- Genre: Romantic comedy
- Created by: Monica Heisey
- Written by: Monica Heisey
- Directed by: George Belfield
- Starring: Danielle Vitalis; Jon Pointing; Aisling Bea; Blair Underwood;
- Country of origin: United Kingdom
- Original language: English
- No. of seasons: 1
- No. of episodes: 6

Production
- Producer: Lauriel Martin
- Production company: Roughcut

Original release
- Network: Sky Comedy
- Release: 7 December – 21 December 2023

= Smothered (TV series) =

British Television series

Smothered is a British romantic comedy television series, created by Monica Heisey and starring Danielle Vitalis, Jon Pointing, Aisling Bea, and Blair Underwood.

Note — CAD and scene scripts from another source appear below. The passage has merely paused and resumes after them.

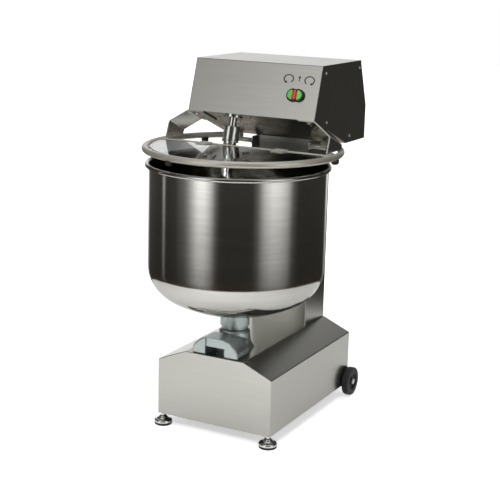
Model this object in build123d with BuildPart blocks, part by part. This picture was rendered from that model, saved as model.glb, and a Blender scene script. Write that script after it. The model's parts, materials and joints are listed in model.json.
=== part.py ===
from build123d import *
import os
from math import atan2, cos, hypot, pi, radians, sin, sqrt, tan

# Commercial dough mixer with a 100 litre bowl.  Millimetres, +Z up.
# Origin: on the floor, under the middle of the machine's outline.  Front is -Y, right is +X.

# ---------------------------------------------------------------- driving dimensions
SHEET = 2.5                                   # stainless casing sheet
TOUCH = 0.1                                   # gap between casing sheets that meet

BASE_BOTTOM = 38.0                            # casing above the floor, on its feet
BASE_HALF_WIDTH = 200.0
BASE_FRONT = -234.5
BASE_REAR = 350.5
SIDE_TOP = 218.5
ROOF = 260.0
ROOF_HALF_WIDTH = 102.5

BOWL_Y = -103.0                               # the bowl's vertical axis is X = 0, Y = BOWL_Y
BOWL_RADIUS = 273.5
BOWL_WALL = 2.5
BOWL_TOP = 839.0
BOWL_BOTTOM = 373.0
BOWL_FLAT = 50.0                              # flat middle that sits on the hub
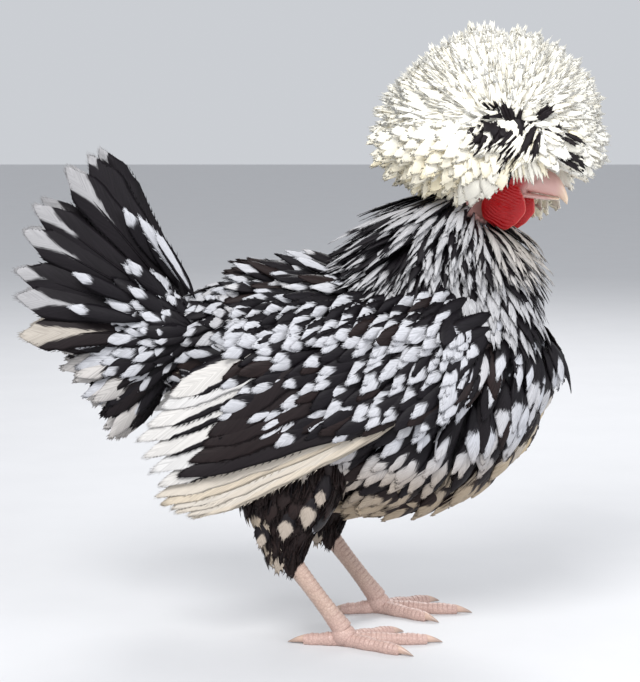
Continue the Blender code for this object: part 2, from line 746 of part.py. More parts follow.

It premiered on 7 December 2023 on Sky Comedy.

==Synopsis==
Sammy (Vitalis) and Tom (Pointing) meet on a night out at karaoke and start a no-strings-attached affair for a limited time on the condition that they will never speak to each other again after three weeks.

==Cast and characters==
===Main===
- Danielle Vitalis as Sammy
- Jon Pointing as Tom
- Aisling Bea as Gillian, a restaurateur
- Blair Underwood as David

===Supporting===
- Isabelle Lee Pratt as Ellie, Tom's daughter
- Tessa Wong as Mims, Tom's colleague
- Harry Trevaldwyn as Jordan, Tom's colleague
- Lisa Hammond as Raina, Sammy's colleague
- Rebecca Lucy Taylor as Farrah, Sammy's flatmate
- Amber Grappy as AJ, Sammy's flatmate
- Sarel Madziya as Olivia
- Jordan Stephens as Max, Sammy's ex

==Episodes==

| No. in series | Title | Directed by | Written by | Original release date |
|---|---|---|---|---|
| 1 | "Episode 1" | George Belfield | Monica Heisey | 7 December 2023 |
| 2 | "Episode 2" | George Belfield | Monica Heisey | 7 December 2023 |
| 3 | "Episode 3" | George Belfield | Monica Heisey Anna Ssemuyaba | 14 December 2023 |
| 4 | "Episode 4" | George Belfield | Monica Heisey | 14 December 2023 |
| 5 | "Episode 5" | George Belfield | Monica Heisey | 21 December 2023 |
| 6 | "Episode 6" | George Belfield | Monica Heisey Yemi Oyefuwa | 21 December 2023 |

==Production==
Following a non-transmission pilot shot in London in September and October 2022 and directed by Luke Snellin, the project was announced as a Sky Comedy original series in October 2022, to be written by Monica Heisey and produced by Lauriel Martin for Roughcut based in part on the step-parenting experiences of Roughcut producer Emma
Lawson. In January 2023, it was announced that the six-part series was shooting predominantly in London with the comedy directing debut of George Belfield, with Jon Pointing and Danielle Vitalis confirmed in the cast in the lead roles, and a role in the cast for Aisling Bea.

==Broadcast==
The series premiered on 7 December 2023 on Sky Comedy and Now.